Michael Ashkin’s rather stunning “Adjnabistan” (2005) is a dark, romantic coda to Ms. Zittel and Mr. Schutte’s crate-and-container fetish. Filling Rosen’s project space so that the viewer must scrape around the sides of the room, the 11-by-21-feet sculpture (on a 46-inch support) depicts in aerial view a desolate, post-apocalyptic township of shipping containers, caravans, and makeshift observation towers on some prairie or steppe. The ground is actually nine pairs of Sheetrock, the habitations made with dexterous precision from recycled cardboard and gypsum.


The piece recalls the ornate military models that fill the basement of the National Museum in Lille, France, from the Napoleonic era.

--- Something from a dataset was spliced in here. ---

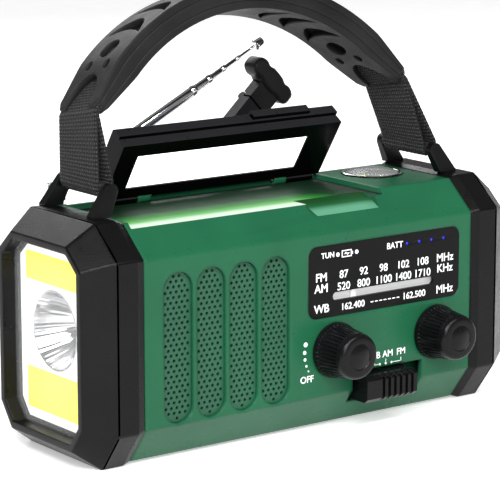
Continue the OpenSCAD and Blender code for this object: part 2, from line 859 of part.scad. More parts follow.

It also brings to mind, in its focus and obsession, the model a character is compelled to make in Steven Spielberg’s “Close Encounters of the Third Kind.” The work maintains a compulsive and sparse rigor, balancing all-overness and precision, investment, and casualness. Andre Breton once described Picasso paintings as “tragic toys for adults.” The dinky nihilism of Mr. Ashkin’s dollhouse makes a similar appeal.


Schutte until July 2 (24 W. 57 Street, between Fifth and Sixth Avenues, 212-977-7160). Prices: The gallery declined to disclose its prices.


Zittel and Ashkin until June 18 (525 W. 24 Street, between Tenth and Eleventh Avenues, 212-627-6000). Prices: The gallery declined to disclose its prices.